InsteadCheck, Check, and RECHECK! There are endless craft fair checklists online. Download one and mark off your supplies as you pack. And again before you set out on your adventure.

That is just a few things I’m learning as a Newbie Vendor, and I’m sure there will be many more lessons still to learn. What are your Vendor Tips? What was your biggest Newbie Moment?

Market Bags

7 thoughts on “My First Craft Fair (AKA What Not to Do)

  1. From decades of experience at craft shows, although I don’t “do” them anymore due to slowing down:

    1. Use a table cover that is long enough to hide what’s under your table. I used twin sheets, but you can use fabric. Use clips to hold them in place and pin back corners that might drag the ground and get caught on visitors’ shoes.
    2. Up, up, up, and be seen! Lots of magnets to sell? Use an old cookie sheet, and if you have time spray paint and add details so it looks like the front of a fridge. Prop it against something so it can be viewed from a distance.
    3. Make a “clothes line” by attaching a 6 ft. pole to each back leg of a table, tie each to the leg in a couple of places so it doesn’t start to tilt (been there!) and string line between the poles. Great for hanging whatever, so it can be seen from a distance.
    4. Make stair step displays using small long boxes put under the tablecloth at the back of the table. Gets your goods seen, again from a distance.
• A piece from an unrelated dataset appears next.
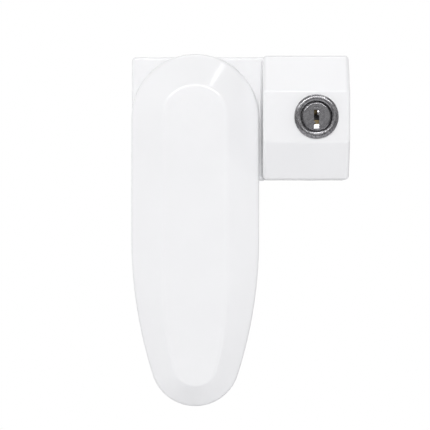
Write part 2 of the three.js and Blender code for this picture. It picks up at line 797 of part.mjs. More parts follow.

Also hides a lot of the junk that ends up behind the table, the stuff that gets you through the day.
    5. If you have bigger things like afghans, consider getting or making some kind of floor rack. If they’re stacked on a table, it discourages anything more than a glance. I know you don’t like the idea of lots of people handling the merchandise, but handling something soft and cuddly is what sells it.
    6. If at all possible, tag each item with a price. If they have to ask for a price (even if you have signs, they will ask), they are less likely to buy. If you have a lot of items, you may be have to hesitate or look up the price. This can make it look like your prices can change (think, flea market haggling) and lead to haggling or no sale.

    I could go on and on!

      1. You’re welcome! I have another one coming up soon. So i’ll be updating on the progress!

  2. Bring extra table coverings for when you spill your coffee all over the beautiful red satin ones you had for the Christmas Fair… 😥

  3. I did vendor events for 3 different hand crafting businesses over 10 years. First with a bakery I worked with, then with a fiber artist I worked for, and then for my own crochet business. With the crochet business, I discovered a few things. If they have to ask what it is, or what it costs, they won’t buy. So make sure it’s displayed in use somehow. Mannequin heads, and torsos might be good.

    If you want to be able to sell more variety, sort into baskets. One basket for hats (one basket for each style if you have a lot of stock), one basket for scarves, one basket for toys, rattles, gloves, etc.

    Have supplies to work on your finished products. I’ve had people custom request, and pay a week in advance for you to bring their order to the next weeks market. Many people don’t realize that you are actually the one who made the items, especially when it’s considered an “old” person craft (Like crochet).